We can't rely on the SSD being able to stream textures and consume them every single frame. Your bottleneck will become the speed of the SSD.

And then there are still issues with edge cases like transparent textures.
 
We can't rely on the SSD being able to stream textures and consume them every single frame. Your bottleneck will become the speed of the SSD.

And then there are still issues with edge cases like transparent textures.

Both bandwidth and latency. Regardless this thread is about lighting. Lighting tends to be quite dynamic by nature, and that means the first bound you're going to hit is almost certainly compute throughput in some way, the SSD won't help much at all.
 
hmm.. perhaps I'm wrong, but you're still going to allocate a fixed size within RAM for streaming though right?
Agree. With storage size being the greater problem than streaming speed, i see options to achieve really good compression ratios only by utilizing repetition. E.g. UE5 with it's instances of rocks, or something more fine grained like seen in DAG compressed shadow maps.
But this means we need to keep those instances in memory. Streaming them only on demand does not work because there is always at least one instance (or data fragment of a dictionary) visible and required.
Though, i don't see a problem with 16 GB. Seems enough.
 
Unigine said:
We have invented Panorama Space Dynamic Global Illumination (PSDGI) technology for UNIGINE 2 real-time 3D engine. Available starting from the 2.17 SDK release, including free Community edition.

Key features:

* Great visual quality
* Reasonable performance
* Works with GPUs of various vendors
* Takes emission materials into account
* Good solution for open worlds

We have added a new Raymarching mode for the Environment Probe light source. This is a far more advanced high-quality dynamic GI technique than any other solution used in UNIGINE before. This technology combined with the new spatial temporal denoiser is a huge step to a full-scale GI solution.

 
Gives the impression that it's a spherical sampling around the player that's projected, so like screen space but the environment behind the player also. There's quite a lot of temporal-accumulation latency though as lighting updates over time.
 
Gives the impression that it's a spherical sampling around the player that's projected, so like screen space but the environment behind the player also. There's quite a lot of temporal-accumulation latency though as lighting updates over time.

Yeah, in that case, that's very much Mafia's solution. Which I find very competent, and I wish I got to see it pushed further, though RT made it obsolete.


MafiaIII_Slide-18.PNG
 
Is a neural radiance cache surfel GI where a small MLP stores the hemisphere instead of a small texture map?
 
Is a neural radiance cache surfel GI where a small MLP stores the hemisphere instead of a small texture map?
NRC trains from low-res, full-length traced scene. The result(=cache) is a tiny neural network model.

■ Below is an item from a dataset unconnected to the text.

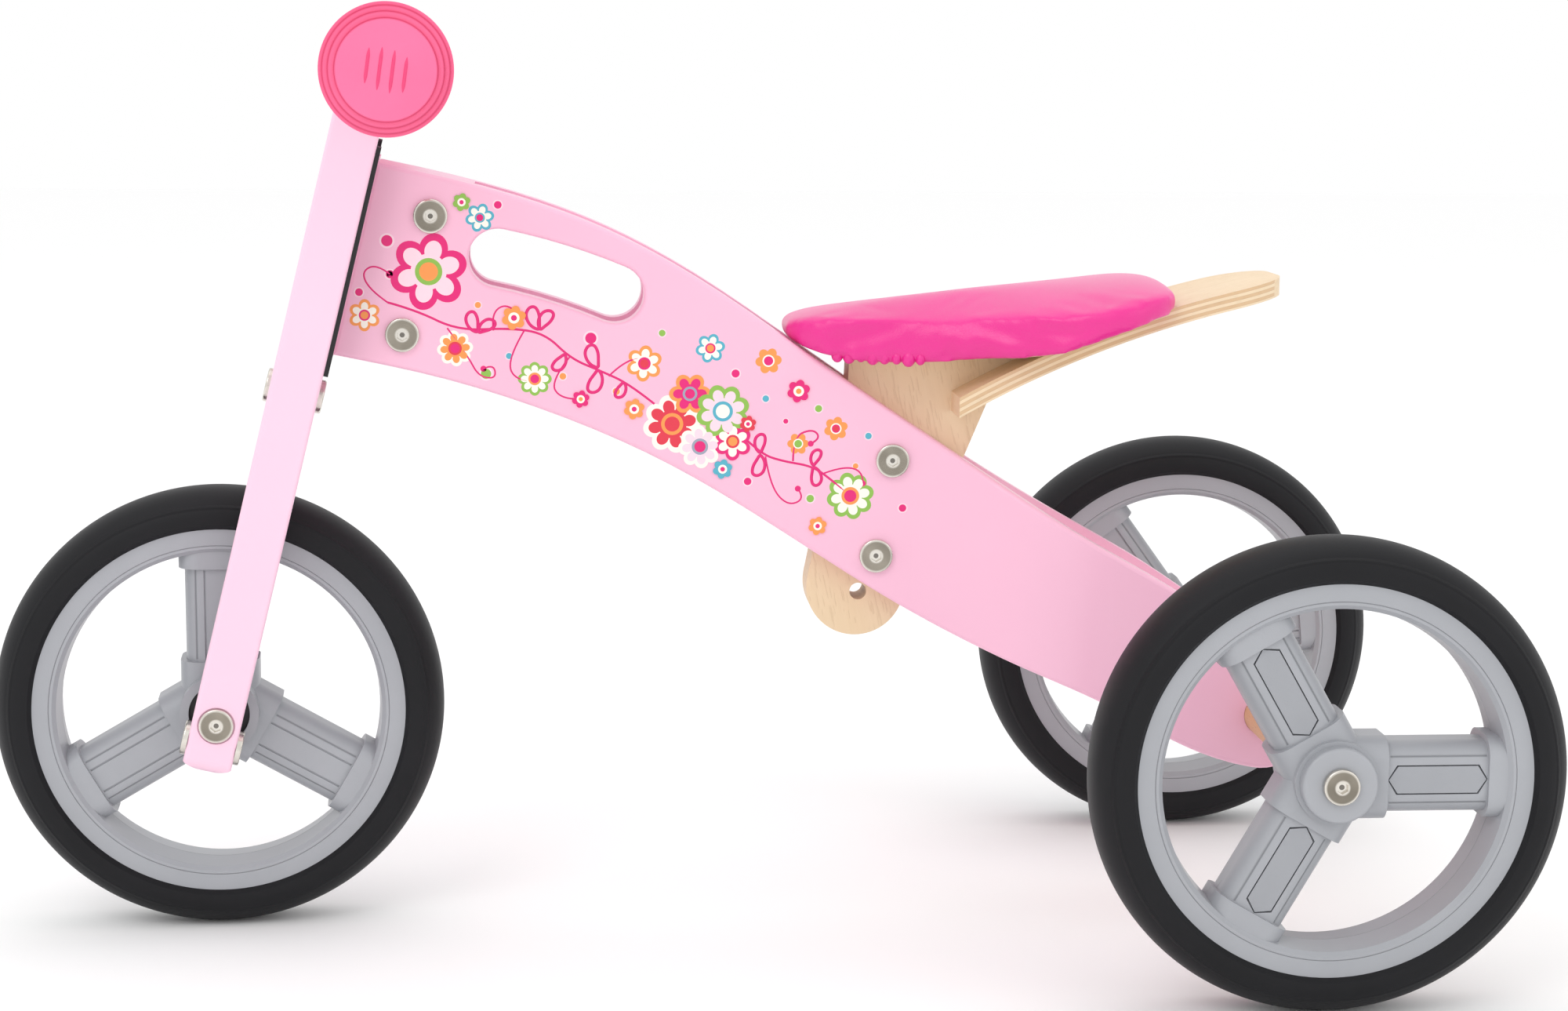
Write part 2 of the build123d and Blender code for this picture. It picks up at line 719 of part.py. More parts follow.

The workflow is to first run a path tracer at lower-than-target resolution to write training radiance for the neural network. We refer to this pass as the update pass. This is followed by a second, full-resolution, query pathtracer pass, where query points where we want to read predicted radiance are created. Next, the neural network predicts radiance which is read at the queried points during a resolve pass. To generate the training data, the NRC library internally propagates the predicted data backwards along the training path such that each vertex of that training path will get an estimate of reflected light - this will be used to train and optimize the network so it makes accurate predictions.

NRC training view:
1training.jpg

NRC query view:
2query.jpg

SHaRC algorithm integration doesn't require substantial modifications to the existing path tracer code. The core algorithm consists of two passes. The first pass uses sparse tracing to fill the world-space radiance cache using existing path tracer code, second pass samples cached data on ray hit to speed up tracing.

SHaRC cache view:
3sharc.jpg
 
A bit, odd. Cached radiance transfer aint exactly new, and a major point of these new GI techniques is you don't have to bake anything. Look instant feedback and dynamic gameplay! Getting rid of all that so you can add "neural" as a bullet point seems silly.

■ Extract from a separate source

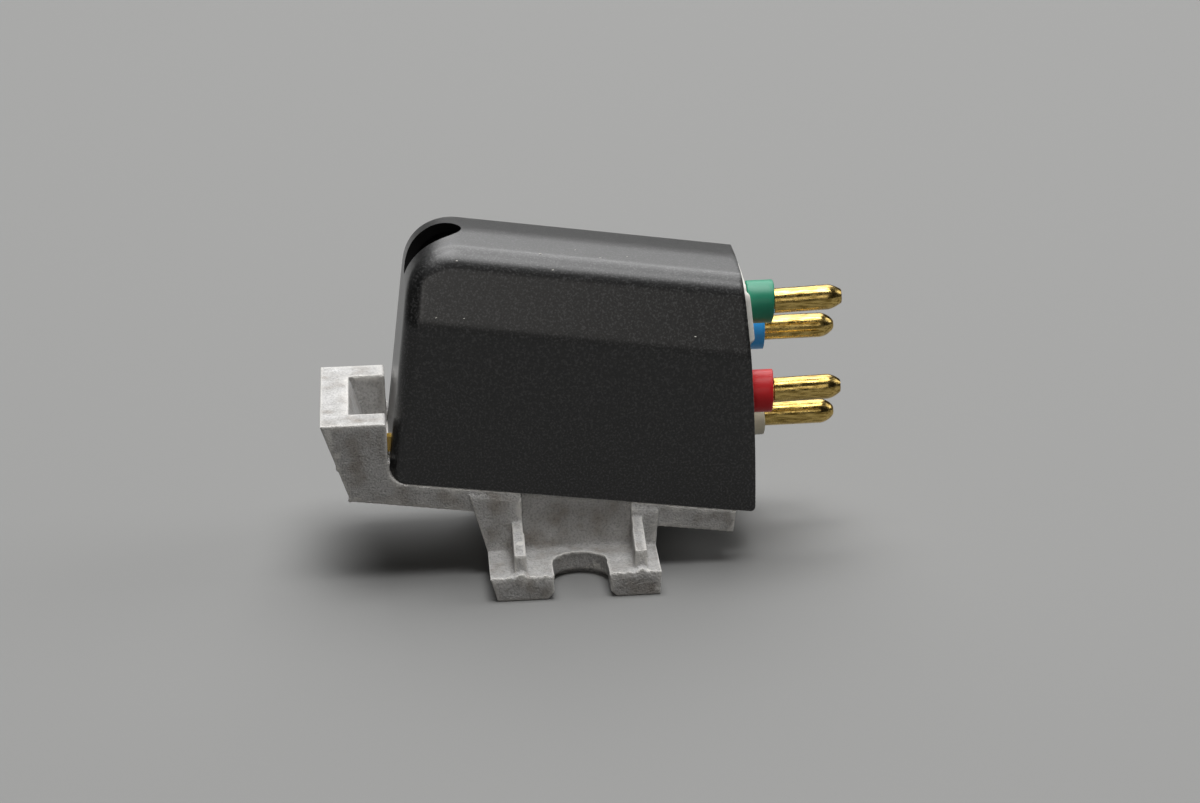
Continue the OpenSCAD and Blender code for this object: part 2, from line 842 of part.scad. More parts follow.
module set_screw() {
    depth = generator_width / 2 - grip_diameter / 2 - seat_gap;
    color([0.30, 0.30, 0.32])
        in_generator()
            translate([rear_yoke_x + rear_yoke_thick / 2, -grip_diameter / 2 - seat_gap, 0])
                rotate([90, 0, 0])
                    difference() {
                        cylinder(h = depth, r = screw_diameter / 2, $fn = 48);
                        translate([-screw_diameter, -screw_diameter / 10, depth - screw_diameter / 4])
                            cube([2 * screw_diameter, screw_diameter / 5, screw_diameter]);
                    }
}

module magnet() {
    color([0.28, 0.28, 0.30])
        in_generator()
            translate([-front_gap, -generator_width / 2, -yoke_drop])
                cube([magnet_length, generator_width, magnet_height]);
}

module damper() {
    color([0.10, 0.10, 0.10])
        in_generator()
            translate([damper_x, 0, 0])
                difference() {
                    bar(0, damper_thick, damper_diameter / 2);
                    bar(-over, damper_thick + over, tie_diameter / 2 + seat_gap);
                }
}

module coil_former() {
    color([0.55, 0.54, 0.52])
        in_generator()
            difference() {
                union() {
                    cube([former_thick, former_size, former_arm], center = true);
                    cube([former_thick, former_arm, former_size], center = true);
                }
                bar(-over, over, tie_diameter / 2 + seat_gap);
            }
}

// Fine wire wound round one arm of the former
module winding(angle) {
    inner = former_arm / 2 + seat_gap;
    outer = former_size / 2 - winding_stop;
    rotate([angle, 0, 0])
        translate([0, inner + winding_depth + seat_gap, 0])
            difference() {
                translate([
                    -former_thick / 2 - winding_depth,
                    0,
                    -former_arm / 2 - winding_depth])
                    cube([
                        former_thick + 2 * winding_depth,
                        outer - inner - winding_depth,
                        former_arm + 2 * winding_depth]);
                translate([-former_thick / 2 - seat_gap, -over, -former_arm / 2 - seat_gap])
                    cube([former_thick + 2 * seat_gap, former_size, former_arm + 2 * seat_gap]);
            }
}

module left_coil() {
    color([0.70, 0.33, 0.16])
        in_generator() {
            winding(0);
            winding(180);
        }
}

module right_coil() {
    color([0.76, 0.40, 0.20])
        in_generator() {
            winding(90);
            winding(270);
        }
}

module cantilever_stub() {
    x1 = -former_thick / 2 - seat_gap;
    color([0.60, 0.60, 0.62])
        in_generator()
            difference() {
                bar(x1 - stub_length, x1, cantilever_diameter / 2);
                bar(x1 - stub_length - over, x1 - stub_plug, cantilever_diameter / 4);
                translate([x1 - stub_length, 0, cantilever_diameter / 2])
                    rotate([0, 30, 0])
                        cube([cantilever_diameter, 2 * over, cantilever_diameter], center = true);
            }
}

// Plastic wedge on the plate that carries the magnet and both yokes
module generator_cradle() {
    a = generator_angle;
    low = [
        arm_u + front_pole_x * cos(a) - (yoke_drop + seat_gap) * sin(a),
        arm_v - front_pole_x * sin(a) - (yoke_drop + seat_gap) * cos(a)];
    high = [
        arm_u + rear_yoke_end * cos(a) - (yoke_drop + seat_gap) * sin(a),
        arm_v - rear_yoke_end * sin(a) - (yoke_drop + seat_gap) * cos(a)];
    color([0.16, 0.16, 0.17])
        in_cover()
            across(generator_width + 2 * cradle_side)
                polygon([
                    [low[0], seat_gap],
                    low,
                    high,
                    [high[0] + cradle_stop * sin(a) + slip_gap, high[1] + cradle_stop * cos(a)],
                    [high[0] + cradle_stop * sin(a) + cradle_lip, high[1] + cradle_stop * cos(a)],
                    [high[0] + cradle_foot, seat_gap]]);
}

// Cuts the corners of a path once, keeping its ends
function eased(path) =
    concat(
        [path[0]],
        [for (i = [0 : len(path) - 2]) for (t = [0.25, 0.75])
            path[i] * (1 - t) + path[i + 1] * t],
        [path[len(path) - 1]]);

// Rings square to a path, for a lofted wire
function wire_rings(path, r) =
    [for (i = [0 : len(path) - 1])
        let (
            t = path[min(i + 1, len(path) - 1)] - path[max(i - 1, 0)],
            side = cross(t, [0, 0, 1]) / norm(cross(t, [0, 0, 1])),
            up = cross(side, t) / norm(t)
        )
        [for (j = [0 : 9]) path[i] + r * (side * cos(36 * j) + up * sin(36 * j))]];

module lead(path) {
    loft(wire_rings(eased(eased(path)), lead_diameter / 2));
}

// Route of a lead from the windings round the yokes to the end of a pin
function lead_path(side, up, i) =
    let (
        out = side * (generator_width / 2 + lead_diameter + lead_clear),
        start = side * (former_size / 2 - winding_stop + seat_gap),
        y = pin_places[i][0],
        z = pin_places[i][1],
        end = post_start(i) - seat_gap
    )
    [
        from_generator([lead_x, start, up * former_arm / 2]),
        from_generator([lead_x, out, up]),
        from_generator([rear_yoke_end / 2, out, up]),
        from_generator([rear_yoke_end + lead_over, out, up]),
        [end - lead_straight, y, z],
        [end, y, z]];

module lead_green() {
    color([0.10, 0.38, 0.22])
        lead(lead_path(-1, lead_spread, green));
}

module lead_red() {
    color([0.60, 0.08, 0.08])
        lead(lead_path(-1, -lead_spread, red));
}

module lead_blue() {
    color([0.10, 0.25, 0.60])
        lead(lead_path(1, lead_spread, blue));
}

module lead_white() {
    color([0.85, 0.83, 0.78])
        lead(lead_path(1, -lead_spread, white));
}

// Small bead of cured adhesive in the wedge between the front block and the cover
module adhesive_bead() {
    lip = from_cover([-seat_gap, 0, heel_round + heel_lip]);
    low = lip[2] + (lip[0] - nose_back) * rise + glue_start;
    high = low + glue_height;
    y = -cover_width / 2 + front_round + glue_side;
    color([0.72, 0.50, 0.16])
        translate([0, y, 0])
            across(glue_width)
                polygon([
                    [nose_back + seat_gap, low],
                    [cover_x + (low - cover_z) * rise - seat_gap, low],
                    [cover_x + (high - cover_z) * rise - seat_gap, high],
                    [nose_back + seat_gap, high]]);
}

mounting_frame();
body_cover();
terminal_board();
pin_green();
pin_blue();
pin_red();
pin_white();
sleeve_green();
sleeve_blue();
sleeve_red();
sleeve_white();
generator_cradle();
magnet();
front_pole();
rear_yoke();
rear_pole();
coil_former();
left_coil();
right_coil();
damper();
tie_wire();
suspension_sleeve();
set_screw();
cantilever_stub();
lead_green();
lead_blue();
lead_red();
lead_white();
adhesive_bead();
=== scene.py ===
# %% [markdown]
# # A phono cartridge lying on its mounting face
#
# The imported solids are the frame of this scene: every size and place comes from them. A reader
# who is learning Blender meets three kinds of work here. Surfaces that catch the light, such as
# the thin black cover, are worked out again with numpy at a finer grain. The raw casting keeps
# its solid, with its edges broken and its skin roughened. Everything inside keeps its solid and
# only gets its finish.

import bmesh
import bpy
import numpy as np
from mathutils import Matrix


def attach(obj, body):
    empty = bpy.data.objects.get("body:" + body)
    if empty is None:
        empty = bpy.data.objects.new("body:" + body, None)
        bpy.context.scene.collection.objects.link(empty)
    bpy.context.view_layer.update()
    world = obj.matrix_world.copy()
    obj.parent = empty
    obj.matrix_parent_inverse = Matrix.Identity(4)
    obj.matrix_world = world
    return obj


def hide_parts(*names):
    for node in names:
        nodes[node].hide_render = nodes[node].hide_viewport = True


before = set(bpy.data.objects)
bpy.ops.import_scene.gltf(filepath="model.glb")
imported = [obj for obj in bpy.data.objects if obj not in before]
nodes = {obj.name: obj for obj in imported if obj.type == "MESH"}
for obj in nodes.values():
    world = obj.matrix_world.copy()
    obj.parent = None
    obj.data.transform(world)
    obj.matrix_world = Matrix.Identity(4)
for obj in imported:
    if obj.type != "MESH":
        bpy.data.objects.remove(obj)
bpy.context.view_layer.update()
MM = 0.001

# %% [markdown]
# ## Numbers that several pieces share
#
# The cover and the plate under it lean against the mounting face by a few degrees. It is easier
# to think in a frame that leans with them: u runs back along the plate, v stands square to it.
# The numbers repeat those of the solids, in millimetres and degrees.

# %% The leaning frame of the cover
TILT = np.radians(7.6)
SEAT = 3.69
NOSE_BACK = -8.88
COVER_X = NOSE_BACK - 0.025
COVER_Z = SEAT - COVER_X * np.tan(TILT)
SEAT_GAP = 0.01


def from_cover(points):
    """Points (u, y, v) of the leaning frame as points (x, y, z) of the part: u turned down by the
    tilt and v turned back by it, moved to the front lower corner of the cover."""
    u, y, v = points[..., 0], points[..., 1], points[..., 2]
    x = COVER_X + u * np.cos(TILT) + v * np.sin(TILT)
    z = COVER_Z - u * np.sin(TILT) + v * np.cos(TILT)
    return np.stack([x, y, z], axis=-1)


print("cover corner at", round(COVER_X, 3), round(COVER_Z, 3))

# %% [markdown]
# ## From a grid of points to a mesh
#
# Nearly every new surface is a grid: rows of points that carry a profile, one row after another.
# The faces only need the index of their four corners, so they are counted out with arrays. A grid
# can close round on itself, and a fan can close its first or last row.

# %% Grid helpers
def grid_faces(rows, cols, wrap):
    """Corner indices of the quads between neighbouring rows; wrap joins the last column to the
    first."""
    last = cols if wrap else cols - 1
    i, j = np.meshgrid(np.arange(rows - 1), np.arange(last), indexing="ij")
    k = (j + 1) % cols
    quads = np.stack([i * cols + j, i * cols + k, (i + 1) * cols + k, (i + 1) * cols + j], axis=-1)
    return quads.reshape(-1, 4)


def fan_faces(row_start, cols, tip, turn):
    """Triangles from each edge of a closed row to one tip point."""
    j = np.arange(cols)
    k = (j + 1) % cols
    ends = (row_start + j, row_start + k) if turn else (row_start + k, row_start + j)
    return np.stack([ends[0], ends[1], np.full(cols, tip)], axis=-1)


class Sheet:
    """Collects grids and fans, in millimetres, into one mesh."""

    def __init__(self):
        self.points, self.faces, self.marks, self.count = [], [], [], 0

    def add(self, grid, wrap=False, mark=0, close_first=False, close_last=False):
        """Adds a grid of shape (rows, cols, 3). A closed end gets a fan to its middle."""
        rows, cols = grid.shape[:2]
        base = self.count
        self.points.append(grid.reshape(-1, 3))
        self.count += rows * cols
        parts = [grid_faces(rows, cols, wrap) + base]
        for wanted, row, turn in ((close_first, 0, False), (close_last, rows - 1, True)):
            if wanted:
                self.points.append(grid[row].mean(axis=0)[None, :])
                parts.append(fan_faces(base + row * cols, cols, self.count, turn))
                self.count += 1
        for part in parts:
            self.faces.extend(part.tolist())
            self.marks.extend([mark] * len(part))
        return self

    def build(self, name, merge=False, outward=False, smooth_angle=35.0):
        """Makes the object. merge welds equal points, outward turns all normals out."""
        mesh = bpy.data.meshes.new(name)
        mesh.from_pydata((np.concatenate(self.points) * MM).tolist(), [], self.faces)
        mesh.polygons.foreach_set("material_index", np.array(self.marks, np.int32))
        if merge or outward:
            shell = bmesh.new()
            shell.from_mesh(mesh)
            if merge:
                bmesh.ops.remove_doubles(shell, verts=shell.verts, dist=1e-7)
            if outward:
                bmesh.ops.recalc_face_normals(shell, faces=shell.faces)
            shell.to_mesh(mesh)
            shell.free()
        mesh.validate()
        mesh.shade_smooth()
        mesh.set_sharp_from_angle(angle=np.radians(smooth_angle))
        piece = bpy.data.objects.new(name, mesh)
        bpy.context.scene.collection.objects.link(piece)
        return piece


def settle(piece, *stands_for, finish=None):
    """The piece rides with the part and stands for its solids, whose nodes it hides. The finish
    argument is not used.
    """
    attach(piece, "root")
    if stands_for:
        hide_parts(*stands_for)
    print(piece.name, len(piece.data.vertices), "points")
    return piece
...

Gives the impression that it's a spherical sampling around the player that's projected, so like screen space but the environment behind the player also. There's quite a lot of temporal-accumulation latency though as lighting updates over time.

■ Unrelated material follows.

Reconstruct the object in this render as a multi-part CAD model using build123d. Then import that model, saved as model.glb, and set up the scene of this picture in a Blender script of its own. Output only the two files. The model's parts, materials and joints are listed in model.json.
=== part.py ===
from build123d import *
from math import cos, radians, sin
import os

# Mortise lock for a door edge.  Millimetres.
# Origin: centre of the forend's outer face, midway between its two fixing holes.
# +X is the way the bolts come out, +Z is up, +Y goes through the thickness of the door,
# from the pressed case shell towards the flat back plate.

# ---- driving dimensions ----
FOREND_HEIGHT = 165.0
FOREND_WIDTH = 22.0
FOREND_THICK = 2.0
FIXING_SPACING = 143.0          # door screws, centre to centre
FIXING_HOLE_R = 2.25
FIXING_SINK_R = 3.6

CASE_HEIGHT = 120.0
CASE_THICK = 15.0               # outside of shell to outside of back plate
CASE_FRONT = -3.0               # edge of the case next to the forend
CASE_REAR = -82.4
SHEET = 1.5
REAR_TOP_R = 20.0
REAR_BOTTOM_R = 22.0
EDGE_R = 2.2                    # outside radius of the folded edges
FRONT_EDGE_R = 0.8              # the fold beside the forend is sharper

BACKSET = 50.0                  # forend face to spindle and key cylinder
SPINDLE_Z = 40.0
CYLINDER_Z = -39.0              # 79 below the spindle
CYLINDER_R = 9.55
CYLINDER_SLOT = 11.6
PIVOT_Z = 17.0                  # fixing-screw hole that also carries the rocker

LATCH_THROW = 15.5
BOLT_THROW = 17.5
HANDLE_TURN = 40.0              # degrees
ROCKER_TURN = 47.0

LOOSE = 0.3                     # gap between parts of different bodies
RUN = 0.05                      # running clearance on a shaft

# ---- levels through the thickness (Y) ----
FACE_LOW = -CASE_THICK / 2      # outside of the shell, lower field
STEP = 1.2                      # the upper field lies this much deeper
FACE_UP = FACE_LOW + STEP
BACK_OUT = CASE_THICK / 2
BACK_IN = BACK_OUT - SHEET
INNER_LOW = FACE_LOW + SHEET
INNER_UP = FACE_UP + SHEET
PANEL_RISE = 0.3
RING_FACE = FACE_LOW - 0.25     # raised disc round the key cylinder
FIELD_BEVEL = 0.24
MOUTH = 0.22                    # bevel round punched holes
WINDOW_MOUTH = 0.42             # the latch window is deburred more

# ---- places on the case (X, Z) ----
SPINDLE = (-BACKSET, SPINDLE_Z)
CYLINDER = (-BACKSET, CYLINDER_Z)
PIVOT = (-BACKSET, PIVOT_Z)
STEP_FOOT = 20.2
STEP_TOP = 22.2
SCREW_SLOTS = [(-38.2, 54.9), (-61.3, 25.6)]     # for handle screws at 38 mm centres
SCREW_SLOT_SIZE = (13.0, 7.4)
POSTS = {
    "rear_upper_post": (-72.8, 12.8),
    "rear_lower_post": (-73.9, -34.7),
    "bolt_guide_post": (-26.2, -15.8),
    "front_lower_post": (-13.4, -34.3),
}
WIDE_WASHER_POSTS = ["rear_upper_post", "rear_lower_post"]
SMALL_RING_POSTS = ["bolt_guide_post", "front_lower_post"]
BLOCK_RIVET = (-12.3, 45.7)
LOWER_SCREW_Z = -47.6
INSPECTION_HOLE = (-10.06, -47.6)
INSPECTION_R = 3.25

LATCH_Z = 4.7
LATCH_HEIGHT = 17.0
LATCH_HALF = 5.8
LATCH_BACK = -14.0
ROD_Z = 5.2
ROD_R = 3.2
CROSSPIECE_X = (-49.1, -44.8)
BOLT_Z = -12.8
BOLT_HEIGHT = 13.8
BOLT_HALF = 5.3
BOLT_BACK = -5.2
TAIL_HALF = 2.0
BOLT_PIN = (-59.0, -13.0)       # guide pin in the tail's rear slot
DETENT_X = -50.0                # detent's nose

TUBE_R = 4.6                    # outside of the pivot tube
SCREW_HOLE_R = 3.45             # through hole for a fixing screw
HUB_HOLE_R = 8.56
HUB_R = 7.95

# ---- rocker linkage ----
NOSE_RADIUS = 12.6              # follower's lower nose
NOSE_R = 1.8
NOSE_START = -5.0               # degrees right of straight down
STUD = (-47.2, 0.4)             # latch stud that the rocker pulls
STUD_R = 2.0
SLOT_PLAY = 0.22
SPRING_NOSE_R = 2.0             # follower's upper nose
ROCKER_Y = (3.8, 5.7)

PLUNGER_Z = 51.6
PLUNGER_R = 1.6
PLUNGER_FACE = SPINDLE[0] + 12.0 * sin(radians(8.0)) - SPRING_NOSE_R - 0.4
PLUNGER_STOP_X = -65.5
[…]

They just parent the environment map to the player in the video, so it's not necessary to have it as such. Environment probes aren't the worst for really distant geometry if you have a separate mid range, UE5 still uses an environment probe of the skybox instead of volume tracing it. Maybe they'll integrate a separate mid range solution like AMD's Brix GI, then you combine it with screenspace and hey you've got an end to end dynamic GI solution.